> _TASK REQUIREMENTS_: Extract each line of the data and write it out again exactly.

> _GIVEN MATERIAL_:
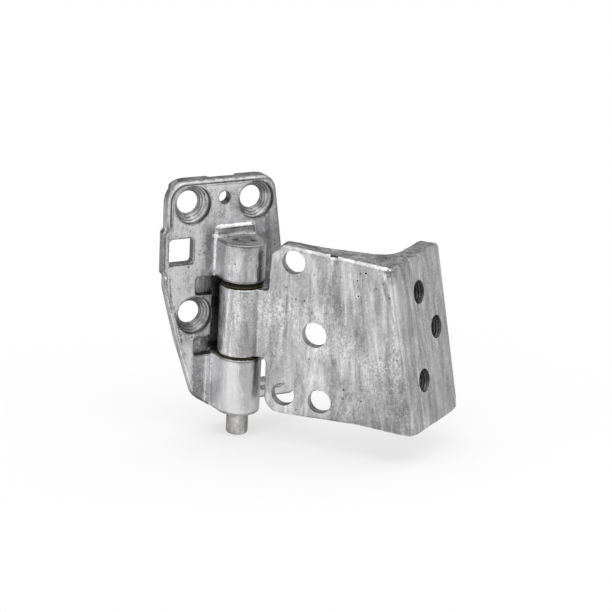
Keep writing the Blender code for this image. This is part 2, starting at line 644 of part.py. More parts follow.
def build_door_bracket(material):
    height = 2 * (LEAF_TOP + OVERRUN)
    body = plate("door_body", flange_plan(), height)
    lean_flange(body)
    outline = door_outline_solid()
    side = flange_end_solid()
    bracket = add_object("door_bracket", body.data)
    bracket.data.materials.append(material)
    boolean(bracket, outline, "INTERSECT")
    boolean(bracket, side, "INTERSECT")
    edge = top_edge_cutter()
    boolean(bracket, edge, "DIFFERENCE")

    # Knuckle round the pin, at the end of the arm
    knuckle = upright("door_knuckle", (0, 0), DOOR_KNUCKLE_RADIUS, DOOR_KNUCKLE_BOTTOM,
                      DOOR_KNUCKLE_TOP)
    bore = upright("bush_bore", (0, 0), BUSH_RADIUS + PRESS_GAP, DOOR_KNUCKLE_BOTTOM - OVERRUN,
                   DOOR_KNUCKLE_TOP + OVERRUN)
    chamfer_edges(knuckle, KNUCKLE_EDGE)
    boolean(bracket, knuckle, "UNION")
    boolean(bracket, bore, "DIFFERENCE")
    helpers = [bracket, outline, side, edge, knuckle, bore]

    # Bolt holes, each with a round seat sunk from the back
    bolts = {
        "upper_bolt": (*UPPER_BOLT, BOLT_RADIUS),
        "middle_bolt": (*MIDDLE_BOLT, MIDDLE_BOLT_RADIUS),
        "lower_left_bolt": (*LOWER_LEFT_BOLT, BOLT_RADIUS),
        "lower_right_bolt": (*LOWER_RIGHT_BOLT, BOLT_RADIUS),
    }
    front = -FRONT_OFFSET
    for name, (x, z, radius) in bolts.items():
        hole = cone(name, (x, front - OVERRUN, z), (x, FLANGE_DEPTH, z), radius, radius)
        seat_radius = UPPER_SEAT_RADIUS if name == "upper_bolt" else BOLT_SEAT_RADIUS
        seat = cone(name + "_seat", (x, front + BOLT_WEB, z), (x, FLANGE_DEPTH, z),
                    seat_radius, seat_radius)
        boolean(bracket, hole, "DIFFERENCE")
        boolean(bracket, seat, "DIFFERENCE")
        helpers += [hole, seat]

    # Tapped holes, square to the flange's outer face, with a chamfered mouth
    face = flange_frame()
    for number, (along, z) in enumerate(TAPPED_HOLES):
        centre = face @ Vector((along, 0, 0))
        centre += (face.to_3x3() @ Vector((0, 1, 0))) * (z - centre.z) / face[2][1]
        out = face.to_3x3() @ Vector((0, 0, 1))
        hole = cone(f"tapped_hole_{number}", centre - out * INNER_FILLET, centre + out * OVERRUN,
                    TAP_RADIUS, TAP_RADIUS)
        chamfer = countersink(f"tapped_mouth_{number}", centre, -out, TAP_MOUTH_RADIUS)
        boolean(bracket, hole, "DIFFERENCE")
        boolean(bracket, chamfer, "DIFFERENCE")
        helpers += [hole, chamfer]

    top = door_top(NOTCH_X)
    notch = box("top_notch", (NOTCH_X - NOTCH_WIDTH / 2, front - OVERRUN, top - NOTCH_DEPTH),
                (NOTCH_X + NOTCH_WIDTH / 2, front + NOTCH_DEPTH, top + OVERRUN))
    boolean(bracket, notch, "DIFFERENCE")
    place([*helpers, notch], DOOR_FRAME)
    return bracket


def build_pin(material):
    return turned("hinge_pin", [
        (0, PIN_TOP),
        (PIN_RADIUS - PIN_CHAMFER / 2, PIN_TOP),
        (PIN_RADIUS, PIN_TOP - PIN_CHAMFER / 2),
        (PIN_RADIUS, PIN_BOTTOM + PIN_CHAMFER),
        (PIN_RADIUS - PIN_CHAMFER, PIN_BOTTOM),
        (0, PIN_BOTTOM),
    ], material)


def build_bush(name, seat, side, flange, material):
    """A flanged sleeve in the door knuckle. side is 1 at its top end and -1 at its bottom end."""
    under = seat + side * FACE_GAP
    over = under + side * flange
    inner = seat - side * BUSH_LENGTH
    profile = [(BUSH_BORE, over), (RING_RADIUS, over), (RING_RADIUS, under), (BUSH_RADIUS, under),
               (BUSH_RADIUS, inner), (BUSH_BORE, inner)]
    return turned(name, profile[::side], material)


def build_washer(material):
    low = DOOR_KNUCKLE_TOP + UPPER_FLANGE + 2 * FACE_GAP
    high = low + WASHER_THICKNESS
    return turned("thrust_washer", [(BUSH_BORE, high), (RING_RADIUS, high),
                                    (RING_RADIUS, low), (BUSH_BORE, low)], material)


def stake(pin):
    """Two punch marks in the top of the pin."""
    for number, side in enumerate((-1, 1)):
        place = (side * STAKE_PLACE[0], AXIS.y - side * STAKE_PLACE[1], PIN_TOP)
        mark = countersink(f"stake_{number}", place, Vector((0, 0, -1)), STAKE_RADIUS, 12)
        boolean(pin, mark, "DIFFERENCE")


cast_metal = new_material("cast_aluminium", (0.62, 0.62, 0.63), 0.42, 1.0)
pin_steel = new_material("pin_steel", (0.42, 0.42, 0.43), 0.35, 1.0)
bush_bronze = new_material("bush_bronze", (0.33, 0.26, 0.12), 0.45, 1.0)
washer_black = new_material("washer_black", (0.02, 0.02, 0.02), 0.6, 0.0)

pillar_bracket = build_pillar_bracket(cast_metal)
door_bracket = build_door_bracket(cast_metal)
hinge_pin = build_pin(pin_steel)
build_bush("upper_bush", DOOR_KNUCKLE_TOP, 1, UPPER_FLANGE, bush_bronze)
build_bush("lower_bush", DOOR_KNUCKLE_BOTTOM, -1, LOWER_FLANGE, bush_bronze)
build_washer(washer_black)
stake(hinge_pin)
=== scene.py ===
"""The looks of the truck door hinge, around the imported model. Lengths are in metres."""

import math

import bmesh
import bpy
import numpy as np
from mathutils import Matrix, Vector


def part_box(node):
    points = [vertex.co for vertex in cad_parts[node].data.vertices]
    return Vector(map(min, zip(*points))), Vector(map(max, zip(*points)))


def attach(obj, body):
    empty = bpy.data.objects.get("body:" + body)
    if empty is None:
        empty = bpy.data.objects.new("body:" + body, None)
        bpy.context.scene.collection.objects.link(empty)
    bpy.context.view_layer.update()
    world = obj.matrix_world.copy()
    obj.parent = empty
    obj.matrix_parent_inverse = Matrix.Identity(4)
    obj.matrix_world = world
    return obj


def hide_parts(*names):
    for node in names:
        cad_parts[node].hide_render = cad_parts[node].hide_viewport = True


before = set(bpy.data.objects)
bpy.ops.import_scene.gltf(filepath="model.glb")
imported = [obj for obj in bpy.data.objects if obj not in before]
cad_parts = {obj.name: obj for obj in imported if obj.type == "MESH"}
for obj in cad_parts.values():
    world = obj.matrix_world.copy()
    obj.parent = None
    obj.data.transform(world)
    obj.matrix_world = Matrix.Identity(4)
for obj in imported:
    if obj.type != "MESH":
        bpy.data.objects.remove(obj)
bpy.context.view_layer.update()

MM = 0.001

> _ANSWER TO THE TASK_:
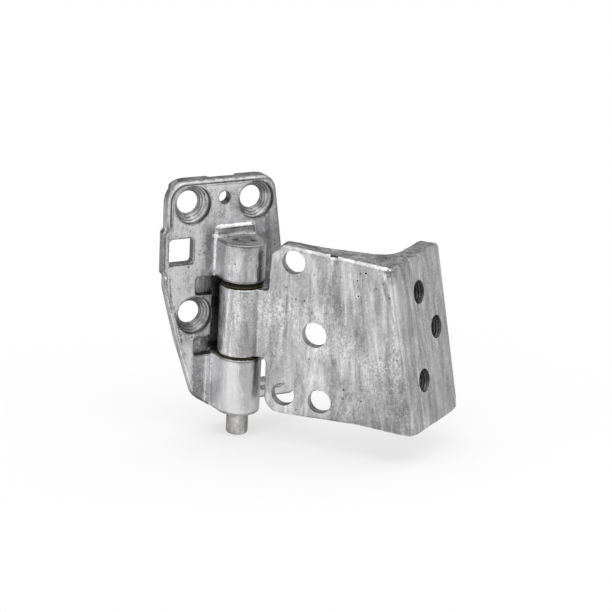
Keep writing the Blender code for this image. This is part 2, starting at line 644 of part.py. More parts follow.
def build_door_bracket(material):
    height = 2 * (LEAF_TOP + OVERRUN)
    body = plate("door_body", flange_plan(), height)
    lean_flange(body)
    outline = door_outline_solid()
    side = flange_end_solid()
    bracket = add_object("door_bracket", body.data)
    bracket.data.materials.append(material)
    boolean(bracket, outline, "INTERSECT")
    boolean(bracket, side, "INTERSECT")
    edge = top_edge_cutter()
    boolean(bracket, edge, "DIFFERENCE")

    # Knuckle round the pin, at the end of the arm
    knuckle = upright("door_knuckle", (0, 0), DOOR_KNUCKLE_RADIUS, DOOR_KNUCKLE_BOTTOM,
                      DOOR_KNUCKLE_TOP)
    bore = upright("bush_bore", (0, 0), BUSH_RADIUS + PRESS_GAP, DOOR_KNUCKLE_BOTTOM - OVERRUN,
                   DOOR_KNUCKLE_TOP + OVERRUN)
    chamfer_edges(knuckle, KNUCKLE_EDGE)
    boolean(bracket, knuckle, "UNION")
    boolean(bracket, bore, "DIFFERENCE")
    helpers = [bracket, outline, side, edge, knuckle, bore]

    # Bolt holes, each with a round seat sunk from the back
    bolts = {
        "upper_bolt": (*UPPER_BOLT, BOLT_RADIUS),
        "middle_bolt": (*MIDDLE_BOLT, MIDDLE_BOLT_RADIUS),
        "lower_left_bolt": (*LOWER_LEFT_BOLT, BOLT_RADIUS),
        "lower_right_bolt": (*LOWER_RIGHT_BOLT, BOLT_RADIUS),
    }
    front = -FRONT_OFFSET
    for name, (x, z, radius) in bolts.items():
        hole = cone(name, (x, front - OVERRUN, z), (x, FLANGE_DEPTH, z), radius, radius)
        seat_radius = UPPER_SEAT_RADIUS if name == "upper_bolt" else BOLT_SEAT_RADIUS
        seat = cone(name + "_seat", (x, front + BOLT_WEB, z), (x, FLANGE_DEPTH, z),
                    seat_radius, seat_radius)
        boolean(bracket, hole, "DIFFERENCE")
        boolean(bracket, seat, "DIFFERENCE")
        helpers += [hole, seat]

    # Tapped holes, square to the flange's outer face, with a chamfered mouth
    face = flange_frame()
    for number, (along, z) in enumerate(TAPPED_HOLES):
        centre = face @ Vector((along, 0, 0))
        centre += (face.to_3x3() @ Vector((0, 1, 0))) * (z - centre.z) / face[2][1]
        out = face.to_3x3() @ Vector((0, 0, 1))
        hole = cone(f"tapped_hole_{number}", centre - out * INNER_FILLET, centre + out * OVERRUN,
                    TAP_RADIUS, TAP_RADIUS)
        chamfer = countersink(f"tapped_mouth_{number}", centre, -out, TAP_MOUTH_RADIUS)
        boolean(bracket, hole, "DIFFERENCE")
        boolean(bracket, chamfer, "DIFFERENCE")
        helpers += [hole, chamfer]

    top = door_top(NOTCH_X)
    notch = box("top_notch", (NOTCH_X - NOTCH_WIDTH / 2, front - OVERRUN, top - NOTCH_DEPTH),
                (NOTCH_X + NOTCH_WIDTH / 2, front + NOTCH_DEPTH, top + OVERRUN))
    boolean(bracket, notch, "DIFFERENCE")
    place([*helpers, notch], DOOR_FRAME)
    return bracket


def build_pin(material):
    return turned("hinge_pin", [
        (0, PIN_TOP),
        (PIN_RADIUS - PIN_CHAMFER / 2, PIN_TOP),
        (PIN_RADIUS, PIN_TOP - PIN_CHAMFER / 2),
        (PIN_RADIUS, PIN_BOTTOM + PIN_CHAMFER),
        (PIN_RADIUS - PIN_CHAMFER, PIN_BOTTOM),
        (0, PIN_BOTTOM),
    ], material)


def build_bush(name, seat, side, flange, material):
    """A flanged sleeve in the door knuckle. side is 1 at its top end and -1 at its bottom end."""
    under = seat + side * FACE_GAP
    over = under + side * flange
    inner = seat - side * BUSH_LENGTH
    profile = [(BUSH_BORE, over), (RING_RADIUS, over), (RING_RADIUS, under), (BUSH_RADIUS, under),
               (BUSH_RADIUS, inner), (BUSH_BORE, inner)]
    return turned(name, profile[::side], material)


def build_washer(material):
    low = DOOR_KNUCKLE_TOP + UPPER_FLANGE + 2 * FACE_GAP
    high = low + WASHER_THICKNESS
    return turned("thrust_washer", [(BUSH_BORE, high), (RING_RADIUS, high),
                                    (RING_RADIUS, low), (BUSH_BORE, low)], material)


def stake(pin):
    """Two punch marks in the top of the pin."""
    for number, side in enumerate((-1, 1)):
        place = (side * STAKE_PLACE[0], AXIS.y - side * STAKE_PLACE[1], PIN_TOP)
        mark = countersink(f"stake_{number}", place, Vector((0, 0, -1)), STAKE_RADIUS, 12)
        boolean(pin, mark, "DIFFERENCE")


cast_metal = new_material("cast_aluminium", (0.62, 0.62, 0.63), 0.42, 1.0)
pin_steel = new_material("pin_steel", (0.42, 0.42, 0.43), 0.35, 1.0)
bush_bronze = new_material("bush_bronze", (0.33, 0.26, 0.12), 0.45, 1.0)
washer_black = new_material("washer_black", (0.02, 0.02, 0.02), 0.6, 0.0)

pillar_bracket = build_pillar_bracket(cast_metal)
door_bracket = build_door_bracket(cast_metal)
hinge_pin = build_pin(pin_steel)
build_bush("upper_bush", DOOR_KNUCKLE_TOP, 1, UPPER_FLANGE, bush_bronze)
build_bush("lower_bush", DOOR_KNUCKLE_BOTTOM, -1, LOWER_FLANGE, bush_bronze)
build_washer(washer_black)
stake(hinge_pin)
=== scene.py ===
"""The looks of the truck door hinge, around the imported model. Lengths are in metres."""

import math

import bmesh
import bpy
import numpy as np
from mathutils import Matrix, Vector


def part_box(node):
    points = [vertex.co for vertex in cad_parts[node].data.vertices]
    return Vector(map(min, zip(*points))), Vector(map(max, zip(*points)))


def attach(obj, body):
    empty = bpy.data.objects.get("body:" + body)
    if empty is None:
        empty = bpy.data.objects.new("body:" + body, None)
        bpy.context.scene.collection.objects.link(empty)
    bpy.context.view_layer.update()
    world = obj.matrix_world.copy()
    obj.parent = empty
    obj.matrix_parent_inverse = Matrix.Identity(4)
    obj.matrix_world = world
    return obj


def hide_parts(*names):
    for node in names:
        cad_parts[node].hide_render = cad_parts[node].hide_viewport = True


before = set(bpy.data.objects)
bpy.ops.import_scene.gltf(filepath="model.glb")
imported = [obj for obj in bpy.data.objects if obj not in before]
cad_parts = {obj.name: obj for obj in imported if obj.type == "MESH"}
for obj in cad_parts.values():
    world = obj.matrix_world.copy()
    obj.parent = None
    obj.data.transform(world)
    obj.matrix_world = Matrix.Identity(4)
for obj in imported:
    if obj.type != "MESH":
        bpy.data.objects.remove(obj)
bpy.context.view_layer.update()

MM = 0.001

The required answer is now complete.